Telles sont les sources de nos sentimens variés suivant les différentes sortes d’objets qui nous plaisent par eux-mêmes & que l’on peut appeller les biens agréables ; mais il en est d’autres qui nous portent vers les biens utiles, c’est-à-dire vers des objets qui sans produire immédiatement en nous ces biens agréables, servent à nous en procurer ou à nous en assurer la jouissance. On peut les réduire sous trois chefs : le desir de la gloire, le pouvoir, les richesses. Nous avons vû déjà que tout ce qui semble nous prouver que nous avons quelque perfection, ne peut manquer de nous plaire : de-là le cas que nous faisons de l’approbation, de l’amour, de l’estime des éloges des autres : de-là les sentimens d’honneur ou de confusion : de-là l’idée que nous nous formons du pouvoir, du crédit qui flattent la vanité de l’ambitieux, & qui, ainsi que les richesses, ne sont envisagés par l’homme sage que comme un moyen de parvenir à quelque chose de mieux.

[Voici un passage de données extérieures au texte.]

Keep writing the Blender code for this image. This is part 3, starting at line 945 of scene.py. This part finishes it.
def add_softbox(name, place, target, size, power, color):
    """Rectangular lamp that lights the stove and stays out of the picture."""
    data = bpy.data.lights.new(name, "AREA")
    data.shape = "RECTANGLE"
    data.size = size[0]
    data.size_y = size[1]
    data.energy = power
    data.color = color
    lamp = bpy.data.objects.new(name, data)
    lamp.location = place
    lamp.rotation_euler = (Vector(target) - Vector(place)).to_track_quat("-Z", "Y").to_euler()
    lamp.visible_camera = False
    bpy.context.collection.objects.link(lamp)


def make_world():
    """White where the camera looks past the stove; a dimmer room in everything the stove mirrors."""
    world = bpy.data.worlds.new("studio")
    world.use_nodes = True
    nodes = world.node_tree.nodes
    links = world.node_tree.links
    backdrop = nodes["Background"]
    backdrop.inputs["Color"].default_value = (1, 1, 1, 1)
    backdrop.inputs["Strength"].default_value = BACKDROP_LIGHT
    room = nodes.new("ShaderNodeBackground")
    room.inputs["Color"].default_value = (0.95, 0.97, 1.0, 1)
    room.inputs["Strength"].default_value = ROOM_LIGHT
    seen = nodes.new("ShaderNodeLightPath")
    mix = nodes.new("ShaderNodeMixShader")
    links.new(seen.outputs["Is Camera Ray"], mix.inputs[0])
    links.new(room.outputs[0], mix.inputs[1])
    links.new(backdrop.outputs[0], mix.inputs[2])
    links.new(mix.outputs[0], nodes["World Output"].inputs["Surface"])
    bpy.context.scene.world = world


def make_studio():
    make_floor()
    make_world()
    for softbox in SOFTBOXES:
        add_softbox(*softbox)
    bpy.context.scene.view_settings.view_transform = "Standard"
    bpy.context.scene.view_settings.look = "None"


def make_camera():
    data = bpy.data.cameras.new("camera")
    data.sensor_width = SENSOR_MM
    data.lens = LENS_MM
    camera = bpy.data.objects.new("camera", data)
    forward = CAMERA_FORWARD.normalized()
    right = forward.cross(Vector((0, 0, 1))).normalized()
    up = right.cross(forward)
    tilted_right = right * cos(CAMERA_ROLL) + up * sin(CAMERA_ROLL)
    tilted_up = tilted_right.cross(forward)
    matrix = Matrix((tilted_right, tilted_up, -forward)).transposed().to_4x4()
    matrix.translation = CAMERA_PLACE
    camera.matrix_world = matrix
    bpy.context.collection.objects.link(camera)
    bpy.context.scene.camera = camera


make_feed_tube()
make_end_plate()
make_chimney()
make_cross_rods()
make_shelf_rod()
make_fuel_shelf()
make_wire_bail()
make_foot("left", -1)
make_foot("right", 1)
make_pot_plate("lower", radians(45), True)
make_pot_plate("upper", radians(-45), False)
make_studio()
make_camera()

Mais il n’arrive que trop souvent que l’on desire ces biens utiles pour eux-mêmes, en confondant ainsi le moyen avec la fin. L’on veut à tout prix se faire une réputation bonne ou mauvaise ; l’on ne voit dans les honneurs rien au-delà des honneurs mêmes ; l’on desire les richesses pour les posséder & non pour en jouir. Se livrer ainsi à des passions aussi inutiles qu’elles sont dangereuses, c’est se rendre semblable à ces malheureux qui passent leur triste vie à fouiller les entrailles de la terre pour en tirer des richesses dont la jouissance est reservée à d’autres. Il faut en convenir, cet abus des biens utiles vient souvent de l’éducation, de la coutume, des habitudes, des sociétés qu’on fréquente qui sont dans l’ame d’étranges associations d’idées, d’où naissent des plaisirs & des peines, des goûts ou des aversions, des inclinations, des passions pour des objets par eux-mêmes très-indifférens. A l’imitation de ceux avec qui nous vivons, nous attachons notre bonheur à l’idée de la possession d’un bien frivole qui nous enleve par-là toute notre tranquillité ; nous le chérissons avec une passion qui étonne ceux qui ne font pas attention que la sphere de nos pensées & de nos desirs est bornée-là.